Why Does the Count of Calls of a Recursive Method Causing a Stackoverflowerror Vary Between Program Runs

Why does the count of calls of a recursive method causing a StackOverflowError vary between program runs?

The observed variance is caused by background JIT compilation.

This is how the process looks like:

Method f() starts execution in interpreter.
After a number of invocations (around 250) the method is scheduled for compilation.
The compiler thread works in parallel to the application thread. Meanwhile the method continues execution in interpreter.
As soon as the compiler thread finishes compilation, the method entry point is replaced, so the next call to f() will invoke the compiled version of the method.
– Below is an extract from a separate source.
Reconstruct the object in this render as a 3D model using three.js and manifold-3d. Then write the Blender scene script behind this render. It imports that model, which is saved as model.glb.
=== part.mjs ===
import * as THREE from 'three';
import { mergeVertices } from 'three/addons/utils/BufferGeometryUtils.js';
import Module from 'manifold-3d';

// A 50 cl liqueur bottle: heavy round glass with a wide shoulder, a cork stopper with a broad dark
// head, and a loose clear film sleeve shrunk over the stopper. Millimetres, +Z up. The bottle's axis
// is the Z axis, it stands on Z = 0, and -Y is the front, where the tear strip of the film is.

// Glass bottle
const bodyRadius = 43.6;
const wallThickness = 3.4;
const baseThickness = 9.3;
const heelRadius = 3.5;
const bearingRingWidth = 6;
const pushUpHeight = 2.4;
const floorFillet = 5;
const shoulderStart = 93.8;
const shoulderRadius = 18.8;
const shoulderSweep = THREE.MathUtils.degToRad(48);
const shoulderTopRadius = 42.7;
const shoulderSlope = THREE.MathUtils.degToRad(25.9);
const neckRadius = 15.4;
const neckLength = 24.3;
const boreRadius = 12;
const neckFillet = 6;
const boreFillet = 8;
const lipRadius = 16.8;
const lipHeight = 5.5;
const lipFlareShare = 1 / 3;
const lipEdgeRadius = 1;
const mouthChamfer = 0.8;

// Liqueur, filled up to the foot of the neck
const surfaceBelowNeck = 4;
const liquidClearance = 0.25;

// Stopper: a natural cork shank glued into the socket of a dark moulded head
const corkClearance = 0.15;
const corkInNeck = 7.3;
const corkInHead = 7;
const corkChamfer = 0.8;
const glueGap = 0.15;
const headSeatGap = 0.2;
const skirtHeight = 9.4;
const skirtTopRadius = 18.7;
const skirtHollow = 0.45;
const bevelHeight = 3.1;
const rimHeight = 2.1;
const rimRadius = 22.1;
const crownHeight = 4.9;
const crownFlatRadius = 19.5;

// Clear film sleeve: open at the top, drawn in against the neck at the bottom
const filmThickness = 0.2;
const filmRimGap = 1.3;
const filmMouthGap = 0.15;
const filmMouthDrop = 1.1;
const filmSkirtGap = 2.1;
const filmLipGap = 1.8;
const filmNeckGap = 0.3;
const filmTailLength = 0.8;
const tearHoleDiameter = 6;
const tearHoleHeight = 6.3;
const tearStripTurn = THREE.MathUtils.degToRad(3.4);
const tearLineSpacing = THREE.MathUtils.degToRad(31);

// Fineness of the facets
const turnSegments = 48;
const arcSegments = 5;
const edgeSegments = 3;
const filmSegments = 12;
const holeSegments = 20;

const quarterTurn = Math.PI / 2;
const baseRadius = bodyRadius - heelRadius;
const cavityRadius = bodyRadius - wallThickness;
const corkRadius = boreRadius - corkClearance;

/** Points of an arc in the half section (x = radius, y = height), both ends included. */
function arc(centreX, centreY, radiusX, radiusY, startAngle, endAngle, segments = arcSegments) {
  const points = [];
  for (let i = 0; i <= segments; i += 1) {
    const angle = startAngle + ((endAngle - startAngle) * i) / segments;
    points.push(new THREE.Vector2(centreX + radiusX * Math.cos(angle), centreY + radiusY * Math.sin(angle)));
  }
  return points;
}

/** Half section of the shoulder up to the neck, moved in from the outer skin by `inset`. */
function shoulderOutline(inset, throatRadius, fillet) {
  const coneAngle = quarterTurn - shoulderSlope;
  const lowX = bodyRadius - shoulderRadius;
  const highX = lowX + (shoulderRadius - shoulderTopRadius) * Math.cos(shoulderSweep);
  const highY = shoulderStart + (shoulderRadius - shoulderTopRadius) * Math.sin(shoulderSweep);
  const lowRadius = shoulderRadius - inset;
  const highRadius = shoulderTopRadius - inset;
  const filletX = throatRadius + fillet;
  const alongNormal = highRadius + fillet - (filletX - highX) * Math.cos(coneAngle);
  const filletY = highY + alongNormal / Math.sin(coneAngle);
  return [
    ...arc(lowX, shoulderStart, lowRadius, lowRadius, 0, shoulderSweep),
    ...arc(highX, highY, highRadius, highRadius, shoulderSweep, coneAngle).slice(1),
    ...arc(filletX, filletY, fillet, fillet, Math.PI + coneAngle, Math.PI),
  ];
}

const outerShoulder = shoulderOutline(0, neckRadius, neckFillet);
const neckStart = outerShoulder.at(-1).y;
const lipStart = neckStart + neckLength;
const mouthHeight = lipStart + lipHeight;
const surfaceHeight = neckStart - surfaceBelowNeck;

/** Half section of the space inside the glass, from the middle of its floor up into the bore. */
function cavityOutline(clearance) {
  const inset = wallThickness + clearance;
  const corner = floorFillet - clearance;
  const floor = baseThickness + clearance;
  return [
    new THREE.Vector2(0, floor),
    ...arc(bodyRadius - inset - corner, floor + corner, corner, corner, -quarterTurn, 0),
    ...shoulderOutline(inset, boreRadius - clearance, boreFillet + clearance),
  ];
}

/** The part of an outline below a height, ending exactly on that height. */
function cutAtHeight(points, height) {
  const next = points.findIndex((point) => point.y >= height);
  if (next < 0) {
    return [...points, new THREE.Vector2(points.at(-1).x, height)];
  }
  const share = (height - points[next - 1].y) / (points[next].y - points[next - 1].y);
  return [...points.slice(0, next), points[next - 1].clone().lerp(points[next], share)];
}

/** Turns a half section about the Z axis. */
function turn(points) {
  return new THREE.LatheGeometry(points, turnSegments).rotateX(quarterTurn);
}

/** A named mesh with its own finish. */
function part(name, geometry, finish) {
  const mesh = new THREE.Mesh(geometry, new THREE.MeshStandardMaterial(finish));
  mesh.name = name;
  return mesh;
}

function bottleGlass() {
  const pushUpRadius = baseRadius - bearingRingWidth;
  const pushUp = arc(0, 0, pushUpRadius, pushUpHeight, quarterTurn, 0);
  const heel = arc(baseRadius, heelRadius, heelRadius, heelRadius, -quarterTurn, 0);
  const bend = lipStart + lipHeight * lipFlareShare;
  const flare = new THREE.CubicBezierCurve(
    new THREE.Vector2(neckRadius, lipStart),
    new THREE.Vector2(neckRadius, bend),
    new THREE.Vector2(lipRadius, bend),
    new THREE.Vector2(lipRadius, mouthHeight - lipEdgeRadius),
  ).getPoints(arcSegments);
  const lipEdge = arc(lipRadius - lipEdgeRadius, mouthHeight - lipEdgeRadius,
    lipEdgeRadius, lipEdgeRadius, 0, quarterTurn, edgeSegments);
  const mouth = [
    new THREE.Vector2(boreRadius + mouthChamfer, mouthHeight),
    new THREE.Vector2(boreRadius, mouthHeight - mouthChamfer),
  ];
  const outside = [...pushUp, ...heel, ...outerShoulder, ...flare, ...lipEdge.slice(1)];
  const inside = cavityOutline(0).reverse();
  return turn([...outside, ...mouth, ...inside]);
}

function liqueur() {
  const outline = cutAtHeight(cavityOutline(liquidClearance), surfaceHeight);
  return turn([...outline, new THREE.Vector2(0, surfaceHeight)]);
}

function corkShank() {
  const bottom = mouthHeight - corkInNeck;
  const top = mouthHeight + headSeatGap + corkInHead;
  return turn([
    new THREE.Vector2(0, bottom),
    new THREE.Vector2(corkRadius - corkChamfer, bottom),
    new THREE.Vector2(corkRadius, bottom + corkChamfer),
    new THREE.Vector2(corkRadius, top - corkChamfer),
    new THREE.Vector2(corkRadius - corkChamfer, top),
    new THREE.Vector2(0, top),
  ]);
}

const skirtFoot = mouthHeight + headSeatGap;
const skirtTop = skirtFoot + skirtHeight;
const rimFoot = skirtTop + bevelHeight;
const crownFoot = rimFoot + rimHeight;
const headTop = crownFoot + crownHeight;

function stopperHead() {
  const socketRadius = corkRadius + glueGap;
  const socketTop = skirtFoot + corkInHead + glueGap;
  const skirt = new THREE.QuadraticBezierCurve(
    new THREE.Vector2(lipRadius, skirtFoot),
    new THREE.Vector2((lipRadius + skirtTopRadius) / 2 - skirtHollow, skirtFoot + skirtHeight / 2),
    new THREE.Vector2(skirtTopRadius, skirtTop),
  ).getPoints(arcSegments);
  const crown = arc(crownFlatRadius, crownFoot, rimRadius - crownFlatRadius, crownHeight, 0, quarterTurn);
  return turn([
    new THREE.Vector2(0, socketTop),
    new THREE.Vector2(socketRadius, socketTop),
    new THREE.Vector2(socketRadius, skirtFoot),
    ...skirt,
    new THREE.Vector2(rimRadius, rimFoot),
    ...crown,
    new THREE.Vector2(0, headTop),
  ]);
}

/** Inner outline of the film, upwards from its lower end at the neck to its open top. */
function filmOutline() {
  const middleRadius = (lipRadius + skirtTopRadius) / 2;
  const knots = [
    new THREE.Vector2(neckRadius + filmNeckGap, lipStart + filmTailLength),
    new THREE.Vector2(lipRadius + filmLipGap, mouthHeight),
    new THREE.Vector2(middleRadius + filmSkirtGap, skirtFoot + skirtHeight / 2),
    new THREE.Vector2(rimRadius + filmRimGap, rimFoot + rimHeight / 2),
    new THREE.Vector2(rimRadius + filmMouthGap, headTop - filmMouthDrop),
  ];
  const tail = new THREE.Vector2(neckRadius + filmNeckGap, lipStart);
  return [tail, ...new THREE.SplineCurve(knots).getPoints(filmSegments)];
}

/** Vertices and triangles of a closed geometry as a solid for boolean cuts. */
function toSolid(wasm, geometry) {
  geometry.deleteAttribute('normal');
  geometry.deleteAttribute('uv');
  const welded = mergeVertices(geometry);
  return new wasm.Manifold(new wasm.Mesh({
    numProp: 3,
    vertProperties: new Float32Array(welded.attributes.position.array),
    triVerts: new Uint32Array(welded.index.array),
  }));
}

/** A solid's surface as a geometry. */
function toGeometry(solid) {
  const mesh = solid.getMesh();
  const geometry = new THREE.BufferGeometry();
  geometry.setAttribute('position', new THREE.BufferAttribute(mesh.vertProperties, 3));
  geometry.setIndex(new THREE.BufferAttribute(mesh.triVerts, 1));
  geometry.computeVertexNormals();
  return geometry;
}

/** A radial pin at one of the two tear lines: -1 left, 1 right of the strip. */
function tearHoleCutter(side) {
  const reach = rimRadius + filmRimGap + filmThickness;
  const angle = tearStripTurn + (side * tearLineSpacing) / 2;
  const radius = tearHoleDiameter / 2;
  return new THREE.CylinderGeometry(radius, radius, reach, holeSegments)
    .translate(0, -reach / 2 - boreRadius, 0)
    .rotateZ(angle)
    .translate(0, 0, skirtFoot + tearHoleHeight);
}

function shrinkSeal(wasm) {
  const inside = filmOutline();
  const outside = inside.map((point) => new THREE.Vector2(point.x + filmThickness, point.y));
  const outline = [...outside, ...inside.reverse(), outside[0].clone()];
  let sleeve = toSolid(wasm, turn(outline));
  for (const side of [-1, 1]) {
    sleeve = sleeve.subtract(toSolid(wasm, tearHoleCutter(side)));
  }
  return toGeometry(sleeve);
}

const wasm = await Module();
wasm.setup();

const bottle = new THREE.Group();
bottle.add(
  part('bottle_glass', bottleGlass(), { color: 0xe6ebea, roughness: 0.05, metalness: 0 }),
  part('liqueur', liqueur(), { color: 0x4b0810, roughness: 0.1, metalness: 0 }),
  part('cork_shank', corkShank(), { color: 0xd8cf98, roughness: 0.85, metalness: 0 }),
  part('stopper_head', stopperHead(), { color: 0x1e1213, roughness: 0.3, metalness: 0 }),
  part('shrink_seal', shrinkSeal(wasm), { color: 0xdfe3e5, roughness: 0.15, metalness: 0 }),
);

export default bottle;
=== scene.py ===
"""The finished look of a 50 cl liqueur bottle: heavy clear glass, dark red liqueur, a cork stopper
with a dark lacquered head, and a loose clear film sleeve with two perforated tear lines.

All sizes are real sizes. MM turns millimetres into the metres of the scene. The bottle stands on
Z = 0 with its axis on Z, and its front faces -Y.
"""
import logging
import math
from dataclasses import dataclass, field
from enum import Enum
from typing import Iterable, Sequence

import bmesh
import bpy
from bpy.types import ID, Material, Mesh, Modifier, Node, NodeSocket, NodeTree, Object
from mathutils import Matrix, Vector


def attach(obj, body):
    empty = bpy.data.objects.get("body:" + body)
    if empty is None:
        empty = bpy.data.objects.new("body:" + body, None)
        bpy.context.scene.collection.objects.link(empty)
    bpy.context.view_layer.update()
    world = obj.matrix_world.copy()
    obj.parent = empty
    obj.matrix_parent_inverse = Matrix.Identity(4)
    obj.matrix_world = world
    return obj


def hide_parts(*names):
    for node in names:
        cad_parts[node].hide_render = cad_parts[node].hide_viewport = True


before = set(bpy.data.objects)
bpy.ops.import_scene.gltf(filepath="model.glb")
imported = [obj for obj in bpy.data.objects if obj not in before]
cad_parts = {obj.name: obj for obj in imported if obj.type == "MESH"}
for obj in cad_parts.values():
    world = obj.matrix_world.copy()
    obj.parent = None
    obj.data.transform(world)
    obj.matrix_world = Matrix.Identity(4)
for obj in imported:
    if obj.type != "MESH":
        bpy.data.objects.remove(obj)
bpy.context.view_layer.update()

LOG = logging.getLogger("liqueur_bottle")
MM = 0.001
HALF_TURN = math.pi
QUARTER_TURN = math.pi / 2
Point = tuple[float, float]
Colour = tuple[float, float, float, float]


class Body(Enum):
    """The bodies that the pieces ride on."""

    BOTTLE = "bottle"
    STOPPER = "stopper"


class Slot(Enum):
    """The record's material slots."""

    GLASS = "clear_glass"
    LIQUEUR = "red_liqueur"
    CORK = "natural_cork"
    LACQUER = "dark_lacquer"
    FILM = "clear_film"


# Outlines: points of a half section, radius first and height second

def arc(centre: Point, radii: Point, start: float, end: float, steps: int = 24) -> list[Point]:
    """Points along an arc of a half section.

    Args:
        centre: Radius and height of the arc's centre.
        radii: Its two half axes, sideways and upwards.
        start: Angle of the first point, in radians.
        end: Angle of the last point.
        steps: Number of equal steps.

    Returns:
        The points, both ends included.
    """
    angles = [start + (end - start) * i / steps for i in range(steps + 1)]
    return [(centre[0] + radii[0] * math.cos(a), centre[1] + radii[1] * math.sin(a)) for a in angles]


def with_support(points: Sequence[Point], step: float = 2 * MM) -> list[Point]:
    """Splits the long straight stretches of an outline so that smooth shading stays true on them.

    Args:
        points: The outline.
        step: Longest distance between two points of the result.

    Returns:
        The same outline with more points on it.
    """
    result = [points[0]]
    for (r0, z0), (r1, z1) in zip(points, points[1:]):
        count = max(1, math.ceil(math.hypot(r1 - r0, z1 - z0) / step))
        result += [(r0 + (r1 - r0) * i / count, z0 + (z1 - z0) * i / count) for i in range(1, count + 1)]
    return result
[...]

There is basically a race between applcation thread and JIT compiler thread. Interpreter may perform different number of calls before the compiled version of the method is ready. At the end there is a mix of interpreted and compiled frames.
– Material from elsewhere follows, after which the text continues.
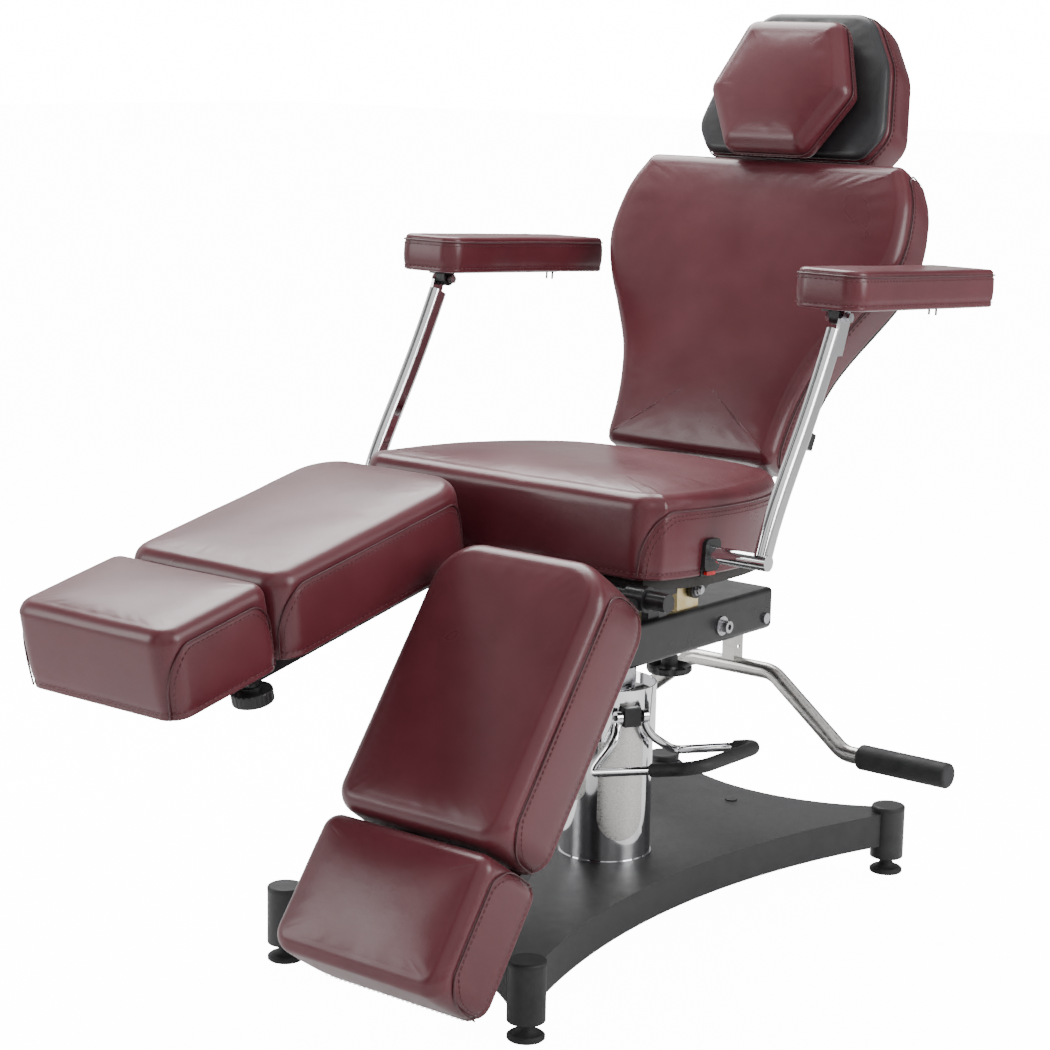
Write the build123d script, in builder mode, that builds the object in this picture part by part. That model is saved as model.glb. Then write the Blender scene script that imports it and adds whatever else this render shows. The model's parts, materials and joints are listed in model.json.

No wonder that compiled frame layout differs from interpreted one. Compiled frames are usually smaller; they don't need to store all the execution context on the stack (method reference, constant pool reference, profiler data, all arguments, expression variables etc.)

Futhermore, there is even more race possibilities with Tiered Compilation (default since JDK 8). There can be a combination of 3 types of frames: interpreter, C1 and C2 (see below).

Let's have some fun experiments to support the theory.

Pure interpreted mode. No JIT compilation.

No races => stable results.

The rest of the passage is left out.